Did not the Lord say this in a parable (which could only really be understood after His resurrection, at the coming of the Holy Spirit) about the vine and the branches? I think we dwell a lot upon the vine, and rightly so, and upon the branches and rightly so, but let us dwell a little more upon the vine dresser and the knife in his hand. Watch him. Now, here is this thing, spreading itself, showing itself in every way, growing perhaps in its beauty and glory, and then the knife comes down. Off comes this and off comes that. This and that and another thing is shed. Branches bereft of one thing after another until it's cut right back to the very quick, and it's bleeding at every point. Well, that is the truth about vine dressing, isn't it? If you go where the vines are and see the preparation for the next, the next yield of the grapes when the dresser has done, you wonder if ever anything will survive at all, if there's a future for that vine! It's cut back and down, so much has been taken away. That is the principle you see here: cut, bleeding, suffering, and anguish, stripped, bereft. This thing and that thing, which was our glory, which was our life - taken. And the Lord Jesus said, "That" - this word again - "that it may bring forth more fruit and better fruit." No more need be said.

Now, to keep to reality (and we must keep to reality) because I last night said there's this other word:

Consolation.

Consolation - which is running parallel all the time with the sufferings, with the afflictions - is it not the greatest consolation when we come into a new experience of the power of His resurrection? Is there anything better than that? When we had despair and gone beyond our measure and then find that that's not the end, after all, but it's not only just survival and going on in our existence, but there's something more, something fuller, something richer.

Now, I said the setting of this is itself the great illumination. Read the first letter to the Corinthians. There is no document in the Bible so terrible as that letter - and there are some terrible ones. Terrible here because of all that they had had: the two years' ministry of the apostle Paul, day and night with them. All that such a man had to give them for two years, concentrated. And apparently, a very real experience with wonderful activities and operations of the Holy Spirit and gifts of the Spirit. And after the two years the apostle leaving them for four or five years. And then away up there some household slaves, Christian slaves, arrive - they of the household of Chloe - and tell the apostle what's happened in Corinth. The awful spiritual decline, break down. It's an awful state of things. "It is declared unto me," he says, "by them of the household of Chloe that..." and then he goes on unfolding the story. This, "There are divisions among you. Some of you go to the worldly courts to fight out your case against your own brethren in the church, to get your rights". And on he goes until he reaches the deepest depths, "And there is even, even incest amongst you and the church condones it." This man goes down, for Paul loved Corinth. He loved Corinth, that is, the church. He said with tears day and night, he was drawn out on their behalf and he had this report. Terrible, devastating to the man.

He called Timothy.

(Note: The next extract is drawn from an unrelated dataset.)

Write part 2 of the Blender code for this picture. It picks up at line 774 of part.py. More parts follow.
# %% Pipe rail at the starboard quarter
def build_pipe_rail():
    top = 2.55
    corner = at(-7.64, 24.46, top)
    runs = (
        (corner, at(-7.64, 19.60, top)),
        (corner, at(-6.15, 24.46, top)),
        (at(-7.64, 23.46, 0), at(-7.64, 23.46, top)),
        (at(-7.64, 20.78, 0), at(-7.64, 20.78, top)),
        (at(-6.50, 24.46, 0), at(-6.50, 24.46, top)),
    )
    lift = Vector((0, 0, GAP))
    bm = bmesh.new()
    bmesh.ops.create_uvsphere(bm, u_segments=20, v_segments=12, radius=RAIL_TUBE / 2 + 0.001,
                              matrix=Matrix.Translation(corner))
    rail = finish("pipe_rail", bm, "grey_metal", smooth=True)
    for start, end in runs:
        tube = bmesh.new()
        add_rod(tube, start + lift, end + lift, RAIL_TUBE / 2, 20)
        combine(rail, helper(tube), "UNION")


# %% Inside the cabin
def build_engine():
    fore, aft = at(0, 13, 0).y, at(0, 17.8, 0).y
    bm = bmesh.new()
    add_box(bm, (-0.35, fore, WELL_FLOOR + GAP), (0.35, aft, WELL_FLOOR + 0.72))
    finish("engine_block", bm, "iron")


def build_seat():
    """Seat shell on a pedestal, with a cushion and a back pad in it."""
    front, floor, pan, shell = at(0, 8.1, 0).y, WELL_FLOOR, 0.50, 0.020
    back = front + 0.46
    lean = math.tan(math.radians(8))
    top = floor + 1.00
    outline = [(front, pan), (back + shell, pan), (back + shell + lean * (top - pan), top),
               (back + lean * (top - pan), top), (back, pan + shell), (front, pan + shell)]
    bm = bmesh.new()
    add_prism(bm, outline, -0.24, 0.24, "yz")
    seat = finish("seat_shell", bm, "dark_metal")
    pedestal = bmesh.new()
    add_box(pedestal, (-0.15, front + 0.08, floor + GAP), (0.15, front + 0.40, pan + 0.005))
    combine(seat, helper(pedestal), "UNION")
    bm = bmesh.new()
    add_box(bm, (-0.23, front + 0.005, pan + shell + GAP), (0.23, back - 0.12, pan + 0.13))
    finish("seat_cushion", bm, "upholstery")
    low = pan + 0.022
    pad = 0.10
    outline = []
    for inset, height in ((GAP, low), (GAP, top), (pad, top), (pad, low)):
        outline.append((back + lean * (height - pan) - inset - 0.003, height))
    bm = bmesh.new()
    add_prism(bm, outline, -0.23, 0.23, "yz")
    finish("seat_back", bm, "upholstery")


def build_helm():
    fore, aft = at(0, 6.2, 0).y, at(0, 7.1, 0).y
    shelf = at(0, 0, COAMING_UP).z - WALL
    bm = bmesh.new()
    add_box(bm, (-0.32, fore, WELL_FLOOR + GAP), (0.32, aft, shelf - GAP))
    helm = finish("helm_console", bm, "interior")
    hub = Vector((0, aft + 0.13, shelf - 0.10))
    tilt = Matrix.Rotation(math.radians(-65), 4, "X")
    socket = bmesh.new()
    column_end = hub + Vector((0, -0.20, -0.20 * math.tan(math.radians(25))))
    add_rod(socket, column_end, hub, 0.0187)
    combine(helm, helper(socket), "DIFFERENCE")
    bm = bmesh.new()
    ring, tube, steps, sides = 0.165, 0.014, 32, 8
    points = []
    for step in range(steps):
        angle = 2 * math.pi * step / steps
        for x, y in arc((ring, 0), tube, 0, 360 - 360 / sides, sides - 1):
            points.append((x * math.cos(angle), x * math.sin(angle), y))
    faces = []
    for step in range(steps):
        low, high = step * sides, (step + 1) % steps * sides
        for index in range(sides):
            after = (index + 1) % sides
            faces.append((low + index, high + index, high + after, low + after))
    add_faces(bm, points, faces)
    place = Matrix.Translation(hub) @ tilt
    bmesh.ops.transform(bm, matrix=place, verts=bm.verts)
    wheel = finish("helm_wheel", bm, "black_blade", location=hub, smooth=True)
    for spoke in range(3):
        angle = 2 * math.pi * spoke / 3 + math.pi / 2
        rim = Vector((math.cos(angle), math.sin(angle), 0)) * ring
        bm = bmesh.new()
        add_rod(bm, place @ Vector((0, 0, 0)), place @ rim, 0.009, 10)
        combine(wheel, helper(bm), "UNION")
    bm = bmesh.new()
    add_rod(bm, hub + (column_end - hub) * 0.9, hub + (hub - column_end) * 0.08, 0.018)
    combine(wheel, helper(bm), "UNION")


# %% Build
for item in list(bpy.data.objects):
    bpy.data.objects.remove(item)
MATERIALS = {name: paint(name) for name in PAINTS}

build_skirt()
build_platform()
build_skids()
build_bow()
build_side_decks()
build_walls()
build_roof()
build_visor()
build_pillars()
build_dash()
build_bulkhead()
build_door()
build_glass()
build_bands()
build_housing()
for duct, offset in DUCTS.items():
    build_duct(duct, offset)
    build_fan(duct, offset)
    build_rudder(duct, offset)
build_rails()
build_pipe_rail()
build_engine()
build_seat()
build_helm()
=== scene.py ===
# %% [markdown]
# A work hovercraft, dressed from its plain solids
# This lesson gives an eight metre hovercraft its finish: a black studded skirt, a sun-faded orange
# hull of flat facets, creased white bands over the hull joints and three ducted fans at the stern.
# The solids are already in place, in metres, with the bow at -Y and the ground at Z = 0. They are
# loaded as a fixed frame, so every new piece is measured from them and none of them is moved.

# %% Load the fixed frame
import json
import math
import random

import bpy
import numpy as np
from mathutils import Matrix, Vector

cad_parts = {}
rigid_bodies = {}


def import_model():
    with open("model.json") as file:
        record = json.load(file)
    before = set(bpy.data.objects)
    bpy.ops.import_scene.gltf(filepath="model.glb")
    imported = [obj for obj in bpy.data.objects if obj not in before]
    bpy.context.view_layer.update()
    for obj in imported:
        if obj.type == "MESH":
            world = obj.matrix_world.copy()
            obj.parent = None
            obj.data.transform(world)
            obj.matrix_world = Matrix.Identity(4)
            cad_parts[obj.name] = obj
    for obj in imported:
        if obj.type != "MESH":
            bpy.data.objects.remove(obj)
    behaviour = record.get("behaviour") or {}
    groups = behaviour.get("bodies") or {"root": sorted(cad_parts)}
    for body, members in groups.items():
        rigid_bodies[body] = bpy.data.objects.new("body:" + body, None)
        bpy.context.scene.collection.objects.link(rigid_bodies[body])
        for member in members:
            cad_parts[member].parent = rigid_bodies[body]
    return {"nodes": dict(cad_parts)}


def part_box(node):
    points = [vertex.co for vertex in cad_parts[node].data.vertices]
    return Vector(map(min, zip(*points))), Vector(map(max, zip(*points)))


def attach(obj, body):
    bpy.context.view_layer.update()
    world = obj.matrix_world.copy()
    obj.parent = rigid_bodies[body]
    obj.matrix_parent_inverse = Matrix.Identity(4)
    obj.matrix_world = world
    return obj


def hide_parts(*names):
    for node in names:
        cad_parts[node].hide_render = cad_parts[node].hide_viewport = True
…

He said, "Timothy, away to Corinth, hurry off to Corinth to see if this is all true, to see if it's at all true, and do what you can to straighten it out, to put it right". And Timothy reported, "It's all true, and I'm afraid it's worse than has been reported." "Well then, Apollos, you go. Titus, you go. Perhaps Timothy, they don't take sufficient notice of him, being young. You go, see what you can do." And the report was just as bad as anything. And Paul at that time left Ephesus and went to Troas and told Timothy to meet him there, in the hope that Timothy would have some kind of better, better account to give. He went to Troas, he said "A door was open to me in Troas to preach the word, but I had no rest in my spirit because I found not Timothy". Timothy had been delayed, not arrived. The man's heart was breaking and he had to leave an open door for the gospel and go into Macedonia. But the report was confirmed, and he wrote his first letter. What a letter it is.

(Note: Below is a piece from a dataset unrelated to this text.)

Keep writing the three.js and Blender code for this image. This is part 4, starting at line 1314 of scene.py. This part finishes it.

And then, as many believe, he wrote a second (I can't confirm that, of course, prove it) which was lost. If that is true, I think that was in the Providence of God that it was lost. For it must have been a devastating letter if the things in the second letter, this second one here, really apply to his letter. And, of course, terrible things resulted. He smashed them up completely with that second letter if it was written. Well, I'm glad it doesn't exist in the New Testament. But then something did happen. Oh, yes, it went home and you notice how in the second letter he speaks: "Oh, what repentance, what tears, what brokenness, what humbling of yourselves, what apologising, what seeking forgiveness". Yes, death, and the corner turned. This is the consolation he is speaking about now: resurrection in Corinth. And while all the things that had happened were not cured - as this letter will show, there's still some of them, nevertheless the situation, the general situation, has turned, and the power of the resurrection has come in. The apostle here is saying, "Yes, you have been where I've been. We have gone through it together, to despair, beyond our endurance, the sentence of death; we've all been in it together. But you and I are now together in the power of His resurrection; God who raiseth up the dead."

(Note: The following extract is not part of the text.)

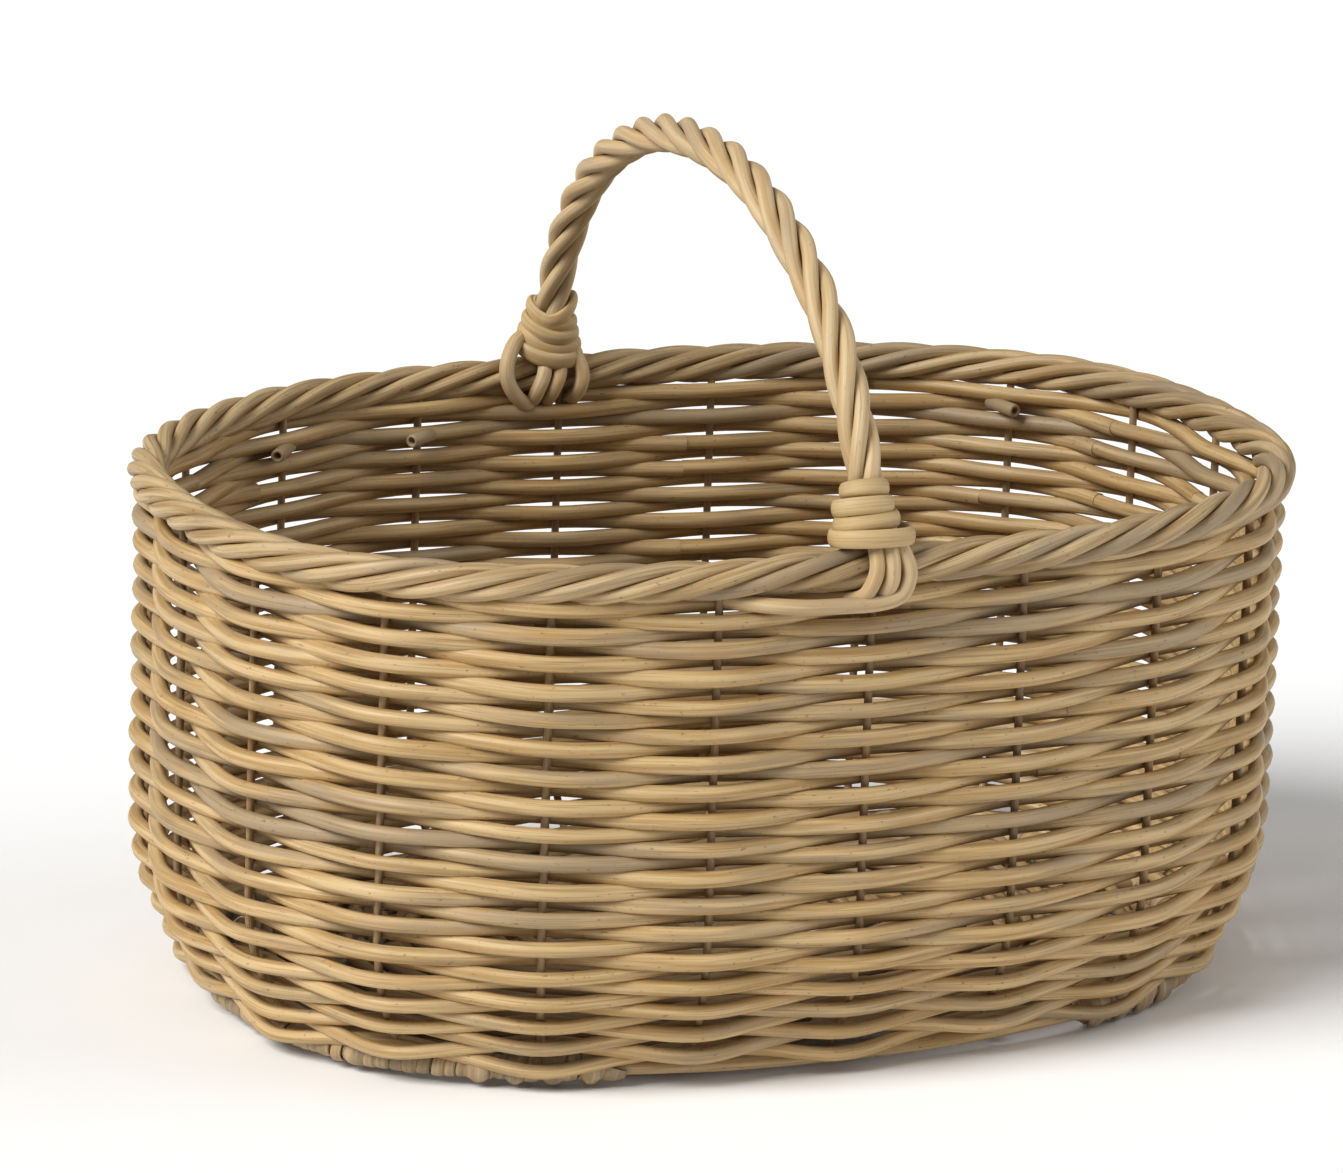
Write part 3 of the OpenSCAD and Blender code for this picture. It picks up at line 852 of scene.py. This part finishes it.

You see the very practical setting and background of this teaching. And from that time the apostle will open up the whole matter of ministry. He could never have done that before with Corinth! Ministry? No, never for such a church, in such a state, it was all, all gone. But now, as I have said, the most wonderful document on the church's ministry, the church's ministry, is the second letter (so called) to the Corinthians. And what a letter it is on ministry. We haven't got there, we're only at the beginning so far, but I trust we are able to draw something from this.

Many of the Lord's people are knowing great suffering. The fellowship of His sufferings, the afflictions of Christ, deep trials. Perhaps not in the same form as the apostle Paul, or even the Corinthian church, but we're in days when the Lord's people are knowing a great heaviness of trial, of faith, of going through deep waters, often perplexed, pressed, pursued, cast down, sometimes to despair. Let us take the Lord's Word to heart. He doesn't mean all this to be the end. His meaning inside of it all is: that: "That, not trusting in ourselves we should trust in God who raiseth the dead".